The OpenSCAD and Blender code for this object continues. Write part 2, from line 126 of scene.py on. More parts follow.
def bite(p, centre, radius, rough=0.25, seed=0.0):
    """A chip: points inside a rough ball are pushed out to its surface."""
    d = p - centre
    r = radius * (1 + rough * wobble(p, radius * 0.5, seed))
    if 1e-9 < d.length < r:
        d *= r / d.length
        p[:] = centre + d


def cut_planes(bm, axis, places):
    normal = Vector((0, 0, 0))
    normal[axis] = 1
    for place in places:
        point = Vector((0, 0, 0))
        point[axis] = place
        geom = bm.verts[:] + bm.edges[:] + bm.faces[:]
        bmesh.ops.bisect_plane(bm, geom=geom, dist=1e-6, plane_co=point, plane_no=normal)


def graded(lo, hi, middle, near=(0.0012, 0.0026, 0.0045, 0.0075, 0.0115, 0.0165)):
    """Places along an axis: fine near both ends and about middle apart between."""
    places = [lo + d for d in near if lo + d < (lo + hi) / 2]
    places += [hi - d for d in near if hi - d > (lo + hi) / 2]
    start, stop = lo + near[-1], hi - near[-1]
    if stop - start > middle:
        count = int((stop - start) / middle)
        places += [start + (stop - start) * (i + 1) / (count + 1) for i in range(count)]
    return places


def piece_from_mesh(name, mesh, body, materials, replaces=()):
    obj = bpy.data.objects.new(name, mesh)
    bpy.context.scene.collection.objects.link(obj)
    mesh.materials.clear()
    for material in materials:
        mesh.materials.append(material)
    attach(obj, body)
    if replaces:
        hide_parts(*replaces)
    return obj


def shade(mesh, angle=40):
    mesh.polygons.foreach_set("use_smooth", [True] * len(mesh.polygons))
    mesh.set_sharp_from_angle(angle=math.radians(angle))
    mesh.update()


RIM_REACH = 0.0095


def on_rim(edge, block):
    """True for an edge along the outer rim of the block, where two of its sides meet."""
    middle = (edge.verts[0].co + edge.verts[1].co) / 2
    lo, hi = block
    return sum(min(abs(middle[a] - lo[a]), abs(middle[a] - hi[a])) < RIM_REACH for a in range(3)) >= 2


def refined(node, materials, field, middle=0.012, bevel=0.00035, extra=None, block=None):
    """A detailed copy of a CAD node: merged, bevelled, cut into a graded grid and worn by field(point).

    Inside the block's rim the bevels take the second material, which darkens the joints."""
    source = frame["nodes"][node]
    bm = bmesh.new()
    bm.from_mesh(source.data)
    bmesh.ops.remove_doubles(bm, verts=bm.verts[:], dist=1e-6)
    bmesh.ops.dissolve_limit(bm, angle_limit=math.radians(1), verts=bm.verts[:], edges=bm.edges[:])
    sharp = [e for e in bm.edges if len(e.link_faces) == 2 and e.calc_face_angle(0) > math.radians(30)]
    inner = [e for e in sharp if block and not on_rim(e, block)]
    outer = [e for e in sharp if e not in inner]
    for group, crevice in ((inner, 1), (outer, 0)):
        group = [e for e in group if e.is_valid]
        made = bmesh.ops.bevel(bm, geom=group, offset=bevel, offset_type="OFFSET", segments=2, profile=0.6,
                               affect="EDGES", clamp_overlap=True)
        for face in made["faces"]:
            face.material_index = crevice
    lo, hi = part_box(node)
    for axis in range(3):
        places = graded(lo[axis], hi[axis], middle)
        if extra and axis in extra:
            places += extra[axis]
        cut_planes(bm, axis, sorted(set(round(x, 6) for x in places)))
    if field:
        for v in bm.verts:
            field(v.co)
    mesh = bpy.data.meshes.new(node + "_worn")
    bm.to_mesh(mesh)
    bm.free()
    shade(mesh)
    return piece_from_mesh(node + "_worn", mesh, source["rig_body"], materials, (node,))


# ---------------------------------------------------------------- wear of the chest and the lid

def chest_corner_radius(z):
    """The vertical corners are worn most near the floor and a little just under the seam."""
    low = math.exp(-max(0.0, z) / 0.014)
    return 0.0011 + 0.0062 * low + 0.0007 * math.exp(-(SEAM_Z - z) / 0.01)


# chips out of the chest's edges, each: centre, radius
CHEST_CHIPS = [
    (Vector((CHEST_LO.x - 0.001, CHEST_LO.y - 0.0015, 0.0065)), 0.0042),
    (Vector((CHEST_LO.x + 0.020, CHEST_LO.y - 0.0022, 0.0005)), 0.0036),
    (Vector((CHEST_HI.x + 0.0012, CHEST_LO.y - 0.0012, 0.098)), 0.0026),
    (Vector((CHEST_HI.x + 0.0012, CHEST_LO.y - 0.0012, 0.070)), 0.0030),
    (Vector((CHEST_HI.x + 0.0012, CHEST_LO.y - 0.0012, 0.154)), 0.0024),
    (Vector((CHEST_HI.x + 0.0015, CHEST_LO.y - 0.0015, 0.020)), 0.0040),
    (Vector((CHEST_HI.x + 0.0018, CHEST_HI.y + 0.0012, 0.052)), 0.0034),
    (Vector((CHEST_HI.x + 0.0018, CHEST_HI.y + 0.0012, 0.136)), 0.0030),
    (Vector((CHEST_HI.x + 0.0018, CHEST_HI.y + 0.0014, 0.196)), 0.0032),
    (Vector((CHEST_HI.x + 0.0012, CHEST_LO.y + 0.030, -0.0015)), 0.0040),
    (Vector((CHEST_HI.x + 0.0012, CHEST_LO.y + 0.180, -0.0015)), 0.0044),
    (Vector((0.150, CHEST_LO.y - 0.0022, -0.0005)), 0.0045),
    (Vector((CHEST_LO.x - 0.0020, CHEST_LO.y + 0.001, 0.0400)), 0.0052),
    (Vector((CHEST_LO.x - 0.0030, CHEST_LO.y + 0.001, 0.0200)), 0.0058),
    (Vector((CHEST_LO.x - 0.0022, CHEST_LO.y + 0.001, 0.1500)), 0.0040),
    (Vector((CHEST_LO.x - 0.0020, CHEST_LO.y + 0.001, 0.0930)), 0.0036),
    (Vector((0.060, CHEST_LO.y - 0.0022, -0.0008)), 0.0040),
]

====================

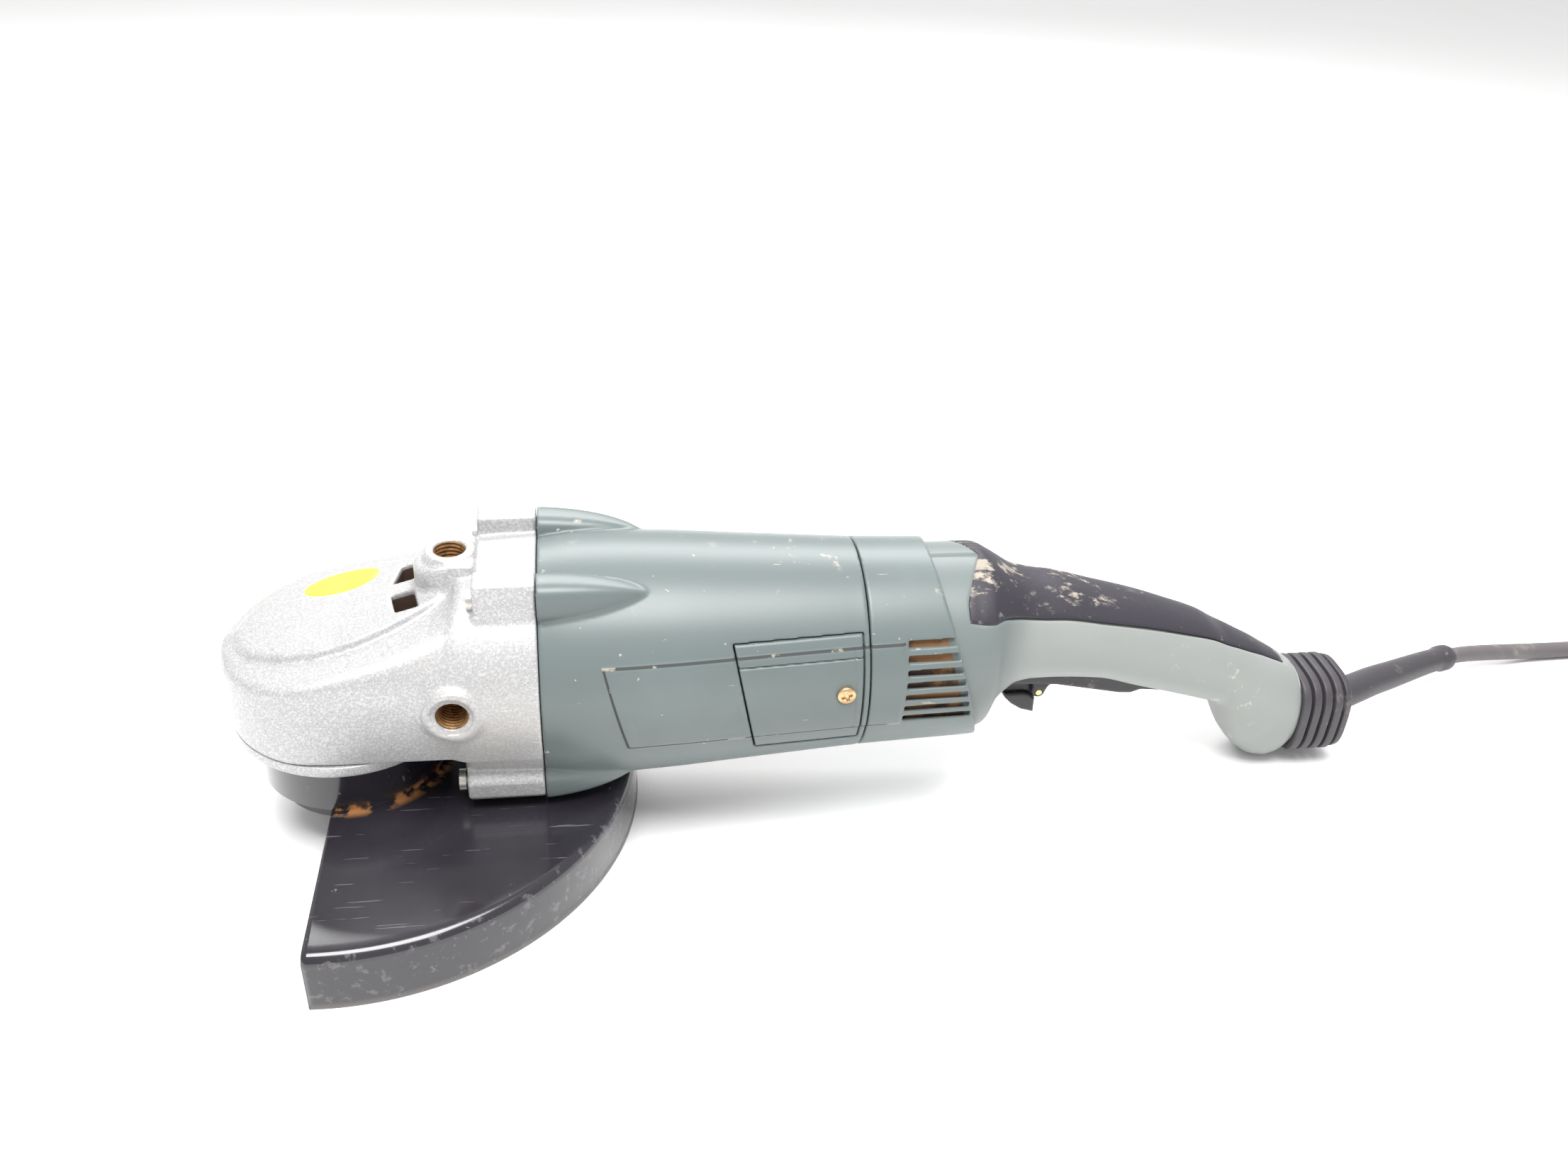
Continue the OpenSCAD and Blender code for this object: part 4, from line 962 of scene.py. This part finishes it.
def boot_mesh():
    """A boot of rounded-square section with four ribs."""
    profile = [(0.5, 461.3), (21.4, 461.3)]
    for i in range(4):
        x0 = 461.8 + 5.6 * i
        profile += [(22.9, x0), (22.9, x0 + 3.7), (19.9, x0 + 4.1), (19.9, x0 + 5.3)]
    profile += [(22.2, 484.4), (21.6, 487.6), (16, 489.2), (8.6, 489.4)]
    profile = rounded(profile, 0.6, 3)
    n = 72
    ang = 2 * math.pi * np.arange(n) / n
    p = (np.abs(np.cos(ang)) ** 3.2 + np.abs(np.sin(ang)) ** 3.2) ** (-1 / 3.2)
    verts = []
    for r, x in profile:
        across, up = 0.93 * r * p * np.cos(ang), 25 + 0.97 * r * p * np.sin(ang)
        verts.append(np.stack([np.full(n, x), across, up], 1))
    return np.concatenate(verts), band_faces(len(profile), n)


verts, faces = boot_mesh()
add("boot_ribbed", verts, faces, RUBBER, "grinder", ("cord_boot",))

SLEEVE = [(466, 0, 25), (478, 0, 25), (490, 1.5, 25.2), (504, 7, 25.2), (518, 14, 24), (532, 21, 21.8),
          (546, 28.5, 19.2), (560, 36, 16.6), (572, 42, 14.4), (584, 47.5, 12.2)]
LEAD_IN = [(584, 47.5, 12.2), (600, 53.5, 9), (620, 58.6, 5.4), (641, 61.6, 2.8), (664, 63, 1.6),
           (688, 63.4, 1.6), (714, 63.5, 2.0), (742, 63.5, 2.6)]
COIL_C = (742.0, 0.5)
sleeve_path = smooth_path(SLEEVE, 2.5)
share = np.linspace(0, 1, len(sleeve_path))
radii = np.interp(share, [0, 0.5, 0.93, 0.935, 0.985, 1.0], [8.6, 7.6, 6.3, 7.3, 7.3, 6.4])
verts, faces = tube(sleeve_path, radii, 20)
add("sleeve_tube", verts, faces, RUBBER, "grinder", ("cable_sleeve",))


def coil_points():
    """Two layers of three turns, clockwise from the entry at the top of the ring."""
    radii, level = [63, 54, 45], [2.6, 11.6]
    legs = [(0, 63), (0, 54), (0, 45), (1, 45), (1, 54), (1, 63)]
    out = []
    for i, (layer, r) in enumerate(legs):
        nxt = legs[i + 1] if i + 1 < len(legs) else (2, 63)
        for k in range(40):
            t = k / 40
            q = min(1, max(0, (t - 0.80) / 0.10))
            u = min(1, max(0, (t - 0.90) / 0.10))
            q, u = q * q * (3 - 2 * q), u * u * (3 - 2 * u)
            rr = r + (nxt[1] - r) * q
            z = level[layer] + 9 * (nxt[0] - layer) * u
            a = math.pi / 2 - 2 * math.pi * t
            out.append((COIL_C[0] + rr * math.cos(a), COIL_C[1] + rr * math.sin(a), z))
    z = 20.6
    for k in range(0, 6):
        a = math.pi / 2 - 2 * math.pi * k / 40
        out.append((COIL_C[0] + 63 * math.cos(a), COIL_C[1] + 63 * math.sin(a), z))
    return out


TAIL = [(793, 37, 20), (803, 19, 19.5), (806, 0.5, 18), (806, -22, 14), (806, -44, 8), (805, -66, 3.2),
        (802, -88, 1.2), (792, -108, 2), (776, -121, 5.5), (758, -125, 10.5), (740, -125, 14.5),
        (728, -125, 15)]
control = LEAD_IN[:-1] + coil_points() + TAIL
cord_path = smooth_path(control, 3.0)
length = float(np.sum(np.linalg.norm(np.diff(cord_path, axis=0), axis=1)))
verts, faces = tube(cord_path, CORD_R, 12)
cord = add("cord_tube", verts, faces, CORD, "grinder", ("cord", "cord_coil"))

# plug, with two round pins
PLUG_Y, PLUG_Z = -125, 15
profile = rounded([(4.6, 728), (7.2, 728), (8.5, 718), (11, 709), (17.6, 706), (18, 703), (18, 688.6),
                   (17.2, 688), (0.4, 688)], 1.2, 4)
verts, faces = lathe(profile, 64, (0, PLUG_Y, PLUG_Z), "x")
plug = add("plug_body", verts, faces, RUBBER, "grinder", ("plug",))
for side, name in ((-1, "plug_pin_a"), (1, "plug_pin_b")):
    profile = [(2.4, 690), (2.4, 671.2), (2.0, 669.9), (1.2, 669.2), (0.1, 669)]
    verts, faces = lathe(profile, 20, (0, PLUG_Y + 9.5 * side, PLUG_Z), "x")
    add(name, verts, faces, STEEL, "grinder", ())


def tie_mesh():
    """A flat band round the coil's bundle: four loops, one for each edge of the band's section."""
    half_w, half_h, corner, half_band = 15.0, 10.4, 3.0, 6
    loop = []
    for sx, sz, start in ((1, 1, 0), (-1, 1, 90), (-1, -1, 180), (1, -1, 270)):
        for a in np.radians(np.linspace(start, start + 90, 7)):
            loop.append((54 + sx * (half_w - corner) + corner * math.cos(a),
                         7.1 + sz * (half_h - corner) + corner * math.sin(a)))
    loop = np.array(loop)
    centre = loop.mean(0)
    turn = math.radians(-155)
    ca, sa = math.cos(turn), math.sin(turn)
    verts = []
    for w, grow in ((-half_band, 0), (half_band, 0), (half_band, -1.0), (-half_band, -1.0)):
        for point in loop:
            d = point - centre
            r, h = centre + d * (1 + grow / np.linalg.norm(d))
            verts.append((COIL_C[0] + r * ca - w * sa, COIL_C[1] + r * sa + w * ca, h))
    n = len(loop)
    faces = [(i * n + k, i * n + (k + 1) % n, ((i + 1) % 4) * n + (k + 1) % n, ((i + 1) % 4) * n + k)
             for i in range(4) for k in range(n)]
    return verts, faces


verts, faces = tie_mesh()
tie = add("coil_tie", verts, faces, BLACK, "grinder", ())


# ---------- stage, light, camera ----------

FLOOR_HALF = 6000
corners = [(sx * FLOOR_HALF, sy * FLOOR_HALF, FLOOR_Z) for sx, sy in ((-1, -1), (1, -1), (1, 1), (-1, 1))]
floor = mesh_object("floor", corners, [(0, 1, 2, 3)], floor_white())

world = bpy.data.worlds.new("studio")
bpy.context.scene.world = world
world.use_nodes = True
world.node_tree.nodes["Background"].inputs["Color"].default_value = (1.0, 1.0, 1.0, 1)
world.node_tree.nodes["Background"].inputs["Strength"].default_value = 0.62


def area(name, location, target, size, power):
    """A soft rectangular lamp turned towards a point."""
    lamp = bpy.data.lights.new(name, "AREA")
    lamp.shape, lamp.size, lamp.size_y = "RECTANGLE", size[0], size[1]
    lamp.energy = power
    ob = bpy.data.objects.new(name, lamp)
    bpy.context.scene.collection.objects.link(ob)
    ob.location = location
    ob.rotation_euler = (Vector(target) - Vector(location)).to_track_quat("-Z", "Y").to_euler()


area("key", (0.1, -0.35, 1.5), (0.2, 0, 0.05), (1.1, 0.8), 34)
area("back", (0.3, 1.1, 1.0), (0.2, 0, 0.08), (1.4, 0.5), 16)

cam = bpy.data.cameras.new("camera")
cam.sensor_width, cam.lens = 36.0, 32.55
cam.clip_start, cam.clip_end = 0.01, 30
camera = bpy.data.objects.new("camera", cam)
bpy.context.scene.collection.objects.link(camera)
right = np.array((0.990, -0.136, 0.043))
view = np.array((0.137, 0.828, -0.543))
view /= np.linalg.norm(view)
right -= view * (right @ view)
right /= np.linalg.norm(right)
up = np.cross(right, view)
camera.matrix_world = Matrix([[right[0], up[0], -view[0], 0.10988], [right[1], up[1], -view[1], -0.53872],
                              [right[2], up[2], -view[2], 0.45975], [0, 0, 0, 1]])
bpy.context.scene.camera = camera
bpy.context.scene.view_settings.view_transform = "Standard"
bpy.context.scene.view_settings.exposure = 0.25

====================

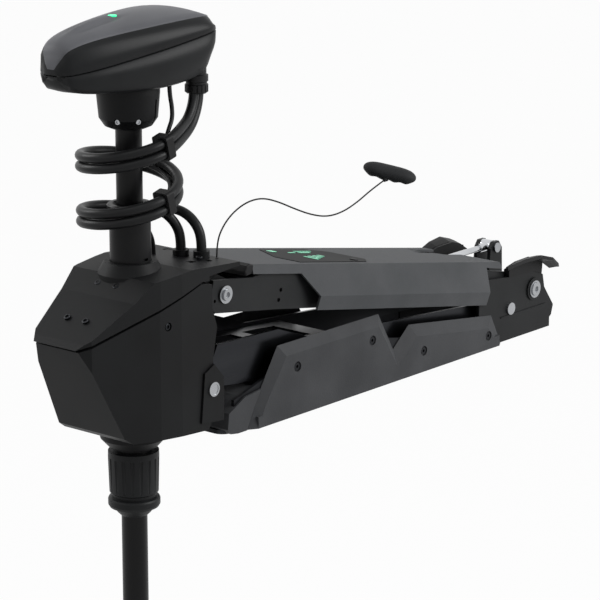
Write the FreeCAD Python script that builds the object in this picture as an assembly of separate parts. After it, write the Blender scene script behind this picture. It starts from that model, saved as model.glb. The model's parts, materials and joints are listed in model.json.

====================

→ **Task goal**: Copy out every line of the listing that contains the string "Blender".

→ **Result for this exercise**:
The OpenSCAD and Blender code for this object continues. Write part 2, from line 126 of scene.py on. More parts follow.
Continue the OpenSCAD and Blender code for this object: part 4, from line 962 of scene.py. This part finishes it.
Write the FreeCAD Python script that builds the object in this picture as an assembly of separate parts. After it, write the Blender scene script behind this picture. It starts from that model, saved as model.glb. The model's parts, materials and joints are listed in model.json.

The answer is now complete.